Q: Can I use dividends to my advantage in calendar spreads? A: If the stock pays a dividend between front and back expiration, the back-month call loses value slightly (lower forward price), while the short call in the front-month doesn't directly benefit (stock falls on ex-date). This is a minor factor but can help calendar spreads on dividend-paying stocks.

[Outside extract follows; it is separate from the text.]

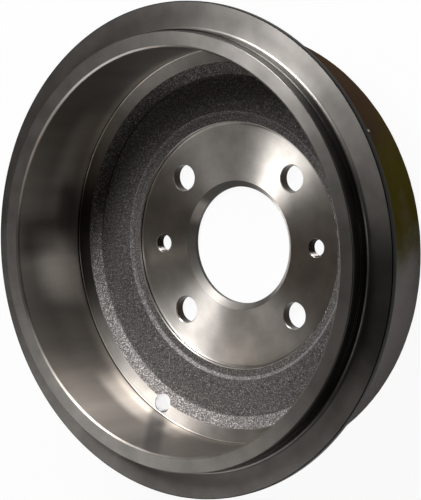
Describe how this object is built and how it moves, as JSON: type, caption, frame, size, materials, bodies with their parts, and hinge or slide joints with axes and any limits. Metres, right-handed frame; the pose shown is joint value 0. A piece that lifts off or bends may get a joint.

  • Volatility curve/term structure: The pattern of implied volatility across different expiration dates; calendars profit from curve changes
  • Vega sensitivity: How option prices change with IV; back-month calls have more vega per contract than front-month
  • Theta decay acceleration: Time decay accelerates as expiration approaches; front-month decays faster than back-month
  • Roll: Closing a position and opening a similar one in a later expiration; calendars can be rolled to extend the trade
  • Diagonal spread: Calendar-like structure but with different strikes, allowing for directional bias

Summary

Calendar spreads are the thinking trader's earnings play. By selling front-month options (capturing term premium from earnings IV spike) and buying back-month options (retaining exposure to post-earnings vol), you profit from theta decay, volatility curve flattening, and IV crush differential. Unlike outright short straddles, calendar spreads cap risk and require smaller capital.

The learning curve is steep: profitability depends on precise entry timing (7–14 days before earnings), volatility regime understanding, and exiting before front expiration turns into assignment complexity. Calendar spreads work best on earnings with moderate expected moves and stable IV curves. They fail on large gaps and rapid IV crashes that hit the back-month as hard as the front.

Master calendar spreads, and you've mastered a trade that combines theta decay, volatility curve analysis, and position management—three of the most valuable skills in options trading.